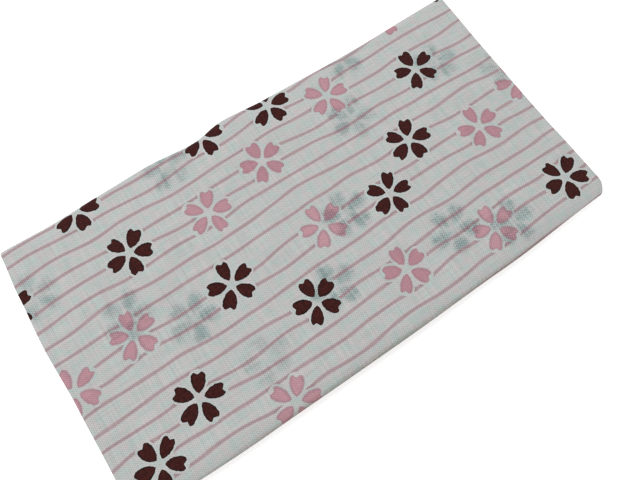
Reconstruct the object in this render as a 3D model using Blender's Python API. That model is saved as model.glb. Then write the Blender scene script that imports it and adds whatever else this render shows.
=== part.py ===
"""A thin cotton towel folded flat into a small oblong pad.

The cloth is 350 mm wide and 900 mm long. It is folded in half along its length and in half
again, which leaves four plies 225 mm long, and that bundle is then folded in three across its
width: the middle panel lies between the top panel and the bottom panel. Each solid layer here
stands for two plies that are pressed together, so a bundle is one layer folded back on itself.

The origin is the middle of the underside, +X runs along the pad and +Z is up.
"""

import math

import bpy

# Sizes of the pad, in metres.
PAD_LENGTH = 0.2250
PAD_WIDTH = 0.1180
LAYER = 0.0010
GAP = 0.00036

# The bundle is one layer folded back on itself at its +X end.
BUNDLE = 2 * LAYER + GAP
PAD_HEIGHT = 3 * BUNDLE + 2 * GAP

# The tight fold is at the far edge, +Y, and joins the top panel to the middle one. The full
# fold is at the near edge, -Y, and joins the top panel to the bottom one round the middle one.
TIGHT_RADIUS = (BUNDLE + GAP) / 2
FULL_HEIGHT = BUNDLE + GAP
FULL_DEPTH = 0.0052

# The selvedges stop short of the folds that they are tucked against.
MIDDLE_TUCK = 0.0070
BOTTOM_TUCK = 0.0020

# The raw ends of the lower layer stop a little inside the pressed fold of the upper one.
RAW_END_INSET = 0.0012
FOLD_NOSE = 0.0004

# How many straight steps each stretch is drawn with.
LENGTH_STEPS = 16
END_FOLD_STEPS = 5
PANEL_STEPS = 7
TIGHT_STEPS = 5
FULL_STEPS = 8

# The outline's bulges and hollows. Each row gives the share of the way along that edge and how
# far the edge stands out there from a straight line. The two ends are read from the far edge to
# the near one, and the two long edges from the pressed end to the looped one.
PRESSED_END_OUTLINE = (
    (0.00, -0.0006),
    (0.18, 0.0004),
    (0.36, 0.0010),
    (0.60, -0.0001),
    (0.85, -0.0005),
    (1.00, 0.0006),
)
LOOPED_END_OUTLINE = (
    (0.00, 0.0003),
    (0.30, -0.0003),
    (0.60, -0.0005),
    (0.85, 0.0001),
    (1.00, 0.0002),
)
FAR_EDGE_OUTLINE = (
    (0.00, 0.0006),
    (0.10, 0.0000),
    (0.20, 0.0005),
    (0.30, 0.0008),
    (0.40, -0.0009),
    (0.47, 0.0013),
    (0.56, 0.0001),
    (0.76, -0.0009),
    (1.00, -0.0003),
)
NEAR_EDGE_OUTLINE = (
    (0.00, -0.0005),
    (0.25, 0.0010),
    (0.50, 0.0015),
    (0.75, 0.0012),
    (1.00, -0.0005),
)

# Soft rises and dips of the pressed stack. Each row gives the middle as shares of the length and
# of the width, the reach along each, and how much thicker the stack stands there.
SWELLS = (
    (0.46, 0.98, 0.12, 0.22, 0.10),
    (0.28, 1.00, 0.08, 0.20, 0.05),
    (0.78, 0.80, 0.16, 0.30, -0.04),
    (0.10, 0.30, 0.14, 0.35, -0.04),
    (0.62, 0.30, 0.22, 0.30, 0.03),
    (0.95, 0.35, 0.09, 0.40, -0.05),
)

# Greyish white cotton.
CLOTH_COLOUR = (0.52, 0.57, 0.55, 1.0)
CLOTH_ROUGHNESS = 0.9


def clear_scene():
    for obj in list(bpy.data.objects):
        bpy.data.objects.remove(obj, do_unlink=True)


def smooth(t):
    t = min(max(t, 0.0), 1.0)
    return t * t * (3 - 2 * t)


def read_outline(outline, share):
    """The edge's offset at a share of the way along it, eased from one point to the next."""
    for (s0, out0), (s1, out1) in zip(outline, outline[1:]):
        if share <= s1:
            return out0 + (out1 - out0) * smooth((share - s0) / (s1 - s0))
    return outline[-1][1]


def half_turn(steps):
    """Angles through a half turn, ends left out."""
    return [math.pi * i / steps for i in range(1, steps)]


def bundle_section():
    """The folded layer seen from the side: pairs of points on its outer and inner faces.

    x runs along the pad and h is the height from the bundle's middle. The upper half starts at
    the pressed fold at -X, turns round the loop at +X and runs back to the raw ends.
    """
    end = PAD_LENGTH / 2
    outer = BUNDLE / 2
    inner = GAP / 2
    turn = end - outer
    pairs = []
    for i in range(LENGTH_STEPS + 1):
        x = -end + FOLD_NOSE + (turn + end - FOLD_NOSE) * i / LENGTH_STEPS
        pairs.append(((x, outer), (x, inner)))
    for angle in half_turn(END_FOLD_STEPS):
        across, up = math.sin(angle), math.cos(angle)
        pairs.append(
            (
                (turn + outer * across, outer * up),
                (turn + inner * across, inner * up),
            )
        )
    start = -end + RAW_END_INSET
    for i in range(LENGTH_STEPS + 1):
        x = turn + (start - turn) * i / LENGTH_STEPS
        pairs.append(((x, -outer), (x, -inner)))
    return pairs


def section_loop():
    """The same section as one closed outline, with a soft nose on the pressed fold."""
    pairs = bundle_section()
    nose = (-PAD_LENGTH / 2, (BUNDLE + GAP) / 4)
    outer = [pair[0] for pair in pairs]
    inner = [pair[1] for pair in reversed(pairs)]
    return [nose] + outer + inner


def panel_path():
    """The bundle's middle line across the pad: points (y, z) with the outward normal (y, z).

    It starts at the middle panel's selvedge, goes round the tight fold to the top panel, round
    the full fold to the bottom panel, and ends at the bottom panel's selvedge.
    """
    half = PAD_WIDTH / 2
    bottom_z = BUNDLE / 2
    middle_z = bottom_z + BUNDLE + GAP
    top_z = middle_z + BUNDLE + GAP
    far_y = half - BUNDLE / 2 - TIGHT_RADIUS
    near_y = -half + BUNDLE / 2 + FULL_DEPTH
    path = []

    def run(y0, y1, z, up):
        for i in range(PANEL_STEPS + 1):
            path.append((y0 + (y1 - y0) * i / PANEL_STEPS, z, 0.0, up))

    run(-half + MIDDLE_TUCK, far_y, middle_z, -1.0)
    for angle in half_turn(TIGHT_STEPS):
        out, up = math.sin(angle), -math.cos(angle)
        middle = (middle_z + top_z) / 2
        path.append((far_y + TIGHT_RADIUS * out, middle + TIGHT_RADIUS * up, out, up))
    run(far_y, near_y, top_z, 1.0)
    for angle in half_turn(FULL_STEPS):
        # Equal turns of the normal round an ellipse, so that the sharp end is drawn as finely.
        out, up = math.sin(angle), math.cos(angle)
        reach = math.hypot(FULL_DEPTH * out, FULL_HEIGHT * up)
        y = near_y - FULL_DEPTH**2 * out / reach
        z = (top_z + bottom_z) / 2 + FULL_HEIGHT**2 * up / reach
        path.append((y, z, -out, up))
    run(near_y, half - BOTTOM_TUCK, bottom_z, -1.0)
    return path


def settle(x, y, z):
    """Moves a point of the straight pad to where it lies in the uneven one."""
    along = x / PAD_LENGTH + 0.5
    across = y / PAD_WIDTH + 0.5
    from_far = 1 - across
    dx = smooth(2 * along - 1) * read_outline(LOOPED_END_OUTLINE, from_far)
    dx -= smooth(1 - 2 * along) * read_outline(PRESSED_END_OUTLINE, from_far)
    dy = smooth(2 * across - 1) * read_outline(FAR_EDGE_OUTLINE, along)
    dy -= smooth(1 - 2 * across) * read_outline(NEAR_EDGE_OUTLINE, along)
    thicker = 0.0
    for centre_x, centre_y, reach_x, reach_y, amount in SWELLS:
        away = ((along - centre_x) / reach_x) ** 2 + ((across - centre_y) / reach_y) ** 2
        thicker += amount * math.exp(-away)
    return (x + dx, y + dy, z * (1 + thicker))


def towel_mesh():
    """The section swept along the path, closed at both selvedges."""
    loop = section_loop()
    path = panel_path()
    ring = len(loop)
    points = []
    for y, z, out, up in path:
        for x, h in loop:
            points.append(settle(x, y + h * out, z + h * up))
    low = [min(p[k] for p in points) for k in range(3)]
    high = [max(p[k] for p in points) for k in range(3)]
    shift = ((low[0] + high[0]) / 2, (low[1] + high[1]) / 2, low[2])
    points = [tuple(p[k] - shift[k] for k in range(3)) for p in points]

    faces = []
    for row in range(len(path) - 1):
        for i in range(ring):
            a = row * ring + i
            b = row * ring + (i + 1) % ring
            faces.append((a, a + ring, b + ring, b))
    last = (len(path) - 1) * ring
    strips = (ring - 1) // 2
    for i in range(strips - 1):
        near = (1 + i, 2 + i, ring - 2 - i, ring - 1 - i)
        faces.append(near)
        faces.append(tuple(last + k for k in reversed(near)))
    faces.append((0, 1, ring - 1))
    faces.append((last, last + ring - 1, last + 1))
    mesh = bpy.data.meshes.new("folded_towel")
    mesh.from_pydata(points, [], faces)
    mesh.update()
    return mesh


def cotton():
    material = bpy.data.materials.new("printed_cotton")
    material.use_nodes = True
    shader = material.node_tree.nodes["Principled BSDF"]
    shader.inputs["Base Color"].default_value = CLOTH_COLOUR
    shader.inputs["Roughness"].default_value = CLOTH_ROUGHNESS
    shader.inputs["Metallic"].default_value = 0.0
    return material


def build():
    clear_scene()
    mesh = towel_mesh()
    mesh.materials.append(cotton())
    mesh.shade_smooth()
    mesh.set_sharp_from_angle(angle=math.radians(50))
    towel = bpy.data.objects.new("folded_towel", mesh)
    bpy.context.scene.collection.objects.link(towel)


build()
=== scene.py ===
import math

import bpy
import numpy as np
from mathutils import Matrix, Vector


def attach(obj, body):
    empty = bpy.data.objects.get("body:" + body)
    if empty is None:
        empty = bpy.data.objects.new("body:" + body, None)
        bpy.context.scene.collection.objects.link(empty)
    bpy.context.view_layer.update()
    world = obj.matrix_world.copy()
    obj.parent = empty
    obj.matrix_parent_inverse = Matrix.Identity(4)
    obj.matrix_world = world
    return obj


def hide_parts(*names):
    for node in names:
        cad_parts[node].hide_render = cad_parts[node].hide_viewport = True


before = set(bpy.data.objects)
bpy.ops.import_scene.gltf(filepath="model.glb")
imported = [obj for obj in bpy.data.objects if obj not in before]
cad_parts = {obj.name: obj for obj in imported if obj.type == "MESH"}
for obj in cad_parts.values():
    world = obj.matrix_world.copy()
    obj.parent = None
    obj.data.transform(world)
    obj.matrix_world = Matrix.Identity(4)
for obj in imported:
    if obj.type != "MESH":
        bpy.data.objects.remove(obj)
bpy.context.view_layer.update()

# A thin printed cotton towel, pressed and folded into an oblong pad. The cloth is 350 mm wide and
# 900 mm long. It is folded in half along its length and in half again, and the four plies are then
# folded in three across the width. The pad lies on its bottom panel, +X runs along it and +Z is up.
# Sizes are in millimetres, and the mesh is turned into metres when it is made.

MM = 0.001

# The folded pad. A bundle is the four plies, one on another.
PAD_LENGTH = 225.0
PAD_WIDTH = 118.0
BUNDLE = 2.36
GAP = 0.36
PAD_HEIGHT = 3 * BUNDLE + 2 * GAP
END = PAD_LENGTH / 2
PLY = 0.36

# Heights of the plies' middles over the bundle's own middle. The face ply is outermost. The
# pressed crease joins it to the second ply at -X, and the loop at +X joins it to the inner ply.
FACE_PLY = 1.0
SECOND_PLY = 1 / 3
THIRD_PLY = -1 / 3
INNER_PLY = -1.0
LOOP_RADIUS = FACE_PLY
CREASE_RADIUS = (FACE_PLY - SECOND_PLY) / 2
TUCKED_RADIUS = SECOND_PLY
TUCKED_BACK = 0.45
INNER_CUT_INSET = 1.7
THIRD_CUT_INSET = 1.1

# The tight fold is at the far edge, +Y. The full fold is at the near edge, -Y.
TIGHT_RADIUS = (BUNDLE + GAP) / 2
FULL_HEIGHT = BUNDLE + GAP
FULL_DEPTH = 5.2
MIDDLE_TUCK = 7.0
BOTTOM_TUCK = 2.0

# The outline's bulges and hollows: share of the way along that edge, and how far it stands out.
# The ends are read from the far edge to the near one, the long edges from -X to +X.
PRESSED_END_OUTLINE = (
    (0.00, -0.6), (0.18, 0.4), (0.36, 1.0), (0.60, -0.1), (0.85, -0.5), (1.00, 0.6),
)
LOOPED_END_OUTLINE = (
    (0.00, 0.3), (0.30, -0.3), (0.60, -0.5), (0.85, 0.1), (1.00, 0.2),
)
FAR_EDGE_OUTLINE = (
    (0.00, 0.6), (0.10, 0.0), (0.20, 0.5), (0.30, 0.8), (0.40, -0.9),
    (0.47, 1.3), (0.56, 0.1), (0.76, -0.9), (1.00, -0.3),
)
NEAR_EDGE_OUTLINE = (
    (0.00, -0.5), (0.25, 1.0), (0.50, 1.5), (0.75, 1.2), (1.00, -0.5),
)

# Soft rises and dips of the pressed stack: the middle as shares of the length and of the width,
# the reach along each, and how much thicker the stack stands there.
SWELLS = (
    (0.46, 0.98, 0.12, 0.22, 0.10),
    (0.28, 1.00, 0.08, 0.20, 0.05),
    (0.78, 0.80, 0.16, 0.30, -0.04),
    (0.10, 0.30, 0.14, 0.35, -0.04),
    (0.62, 0.30, 0.22, 0.30, 0.03),
    (0.95, 0.35, 0.09, 0.40, -0.05),
)

# Soft creases left in the top: from x, y to x, y, half the width, and the height, which is
# negative for a trough.
CREASES = (
    (1.0, 62.0, -3.0, 30.0, 3.0, -0.25),
    (-9.0, 62.0, -14.0, 34.0, 5.0, 0.22),
    (-57.0, 60.0, -50.0, -30.0, 6.0, 0.10),
    (-2.0, 10.0, 3.0, -56.0, 5.0, -0.10),
    (-113.0, 22.0, -60.0, 30.0, 7.0, 0.10),
    (30.0, -40.0, 96.0, -30.0, 6.0, -0.12),
)
# The length over which a crease rises or dies away at each of its ends.
CREASE_EASE = 12.0

# How far the looped end's near corner is pressed in, how far in from the near edge that reaches,
# where along the pad it starts, and over what length it grows.
CORNER_PRESS = 1.6
CORNER_REACH = 6.0
CORNER_START = 85.0
CORNER_LENGTH = 27.0

# A soft unevenness is the sum of waves that run in different directions, each longer than the last.
RIPPLE_WAVES = 5
RIPPLE_TURN = 2.4
RIPPLE_LENGTH = 1.5
RIPPLE_GROWTH = 0.45
RIPPLE_SHIFT = 1.7
RIPPLE_PEAK = 2.6

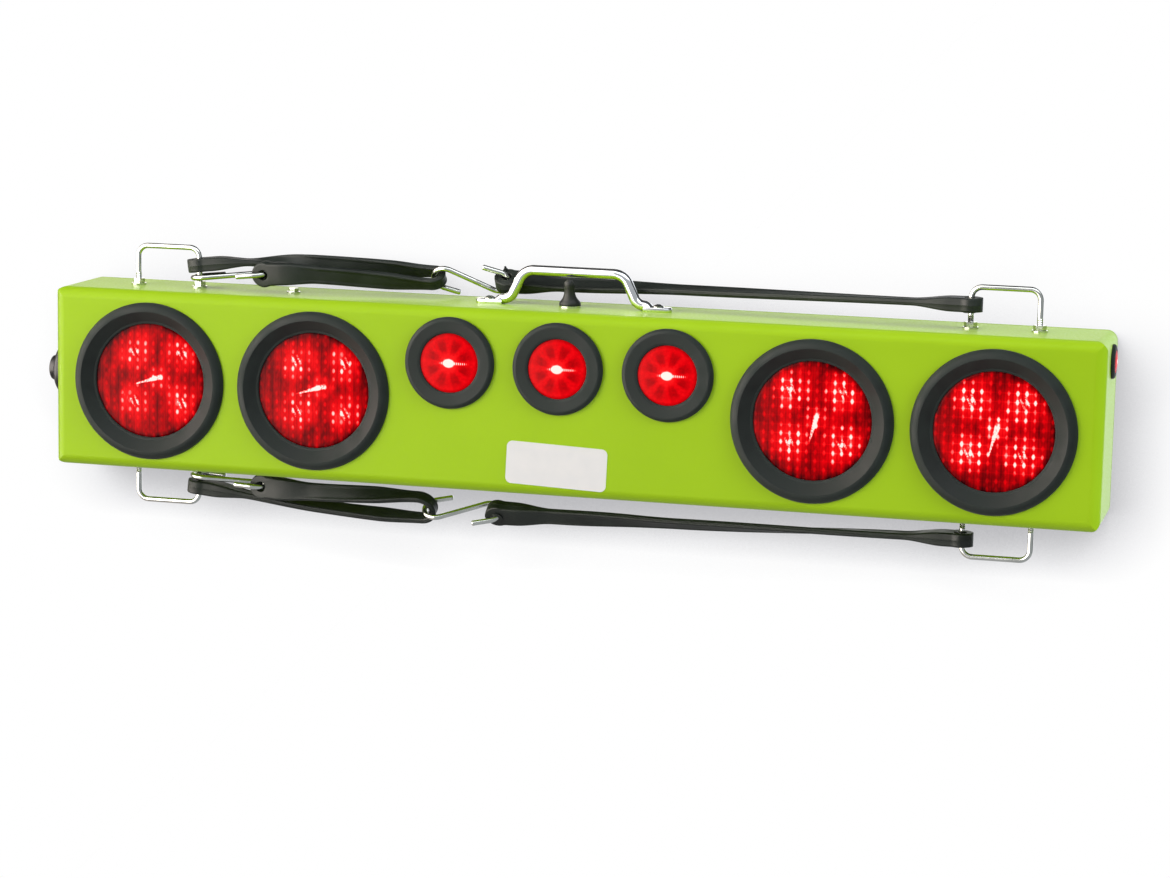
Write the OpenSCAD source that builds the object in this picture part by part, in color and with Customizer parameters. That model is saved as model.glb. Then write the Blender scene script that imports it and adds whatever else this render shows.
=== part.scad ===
// Trailer lighting board: a folded steel bar of seven red lamps, hung by rubber straps and wire bails.
// The origin is the middle of the back face. X runs along the bar, Y points back and Z up.

/* [Housing] */
// Length of the housing over its end faces
bar_l = 914.4; // [900:0.1:1200]
// Height of the housing over its top and bottom faces
bar_h = 157; // [154:0.5:180]
// Depth from the front face to the back face
bar_d = 86; // [80:0.5:110]
// Outside radius of the folded edges and corners
edge_r = 9; // [6:0.5:10]
// Thickness of the sheet that the tray is folded from
sheet_t = 1.5; // [1:0.1:2]
// Width of the flange folded in behind, which the cover is screwed to
flange_w = 14; // [12:0.5:20]

/* [Rear cover] */
// Thickness of the cover plate
cover_t = 2; // [1.5:0.1:3]
// Thickness of the foam gasket, pressed flat
gasket_t = 1.5; // [1:0.1:3]
// Screws along each long edge
cover_screws_long = 7; // [4:1:10]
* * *
### Problem to work on
Extract exactly the run of lines beginning at the line with "faces.append((0, 1, ring - 1))" and ending at the line with "obj.matrix_world = Matrix.Identity(4)", including both ends and nothing beyond them.

### Response to this task
    faces.append((0, 1, ring - 1))
    faces.append((last, last + ring - 1, last + 1))
    mesh = bpy.data.meshes.new("folded_towel")
    mesh.from_pydata(points, [], faces)
    mesh.update()
    return mesh


def cotton():
    material = bpy.data.materials.new("printed_cotton")
    material.use_nodes = True
    shader = material.node_tree.nodes["Principled BSDF"]
    shader.inputs["Base Color"].default_value = CLOTH_COLOUR
    shader.inputs["Roughness"].default_value = CLOTH_ROUGHNESS
    shader.inputs["Metallic"].default_value = 0.0
    return material


def build():
    clear_scene()
    mesh = towel_mesh()
    mesh.materials.append(cotton())
    mesh.shade_smooth()
    mesh.set_sharp_from_angle(angle=math.radians(50))
    towel = bpy.data.objects.new("folded_towel", mesh)
    bpy.context.scene.collection.objects.link(towel)


build()
=== scene.py ===
import math

import bpy
import numpy as np
from mathutils import Matrix, Vector


def attach(obj, body):
    empty = bpy.data.objects.get("body:" + body)
    if empty is None:
        empty = bpy.data.objects.new("body:" + body, None)
        bpy.context.scene.collection.objects.link(empty)
    bpy.context.view_layer.update()
    world = obj.matrix_world.copy()
    obj.parent = empty
    obj.matrix_parent_inverse = Matrix.Identity(4)
    obj.matrix_world = world
    return obj


def hide_parts(*names):
    for node in names:
        cad_parts[node].hide_render = cad_parts[node].hide_viewport = True


before = set(bpy.data.objects)
bpy.ops.import_scene.gltf(filepath="model.glb")
imported = [obj for obj in bpy.data.objects if obj not in before]
cad_parts = {obj.name: obj for obj in imported if obj.type == "MESH"}
for obj in cad_parts.values():
    world = obj.matrix_world.copy()
    obj.parent = None
    obj.data.transform(world)
    obj.matrix_world = Matrix.Identity(4)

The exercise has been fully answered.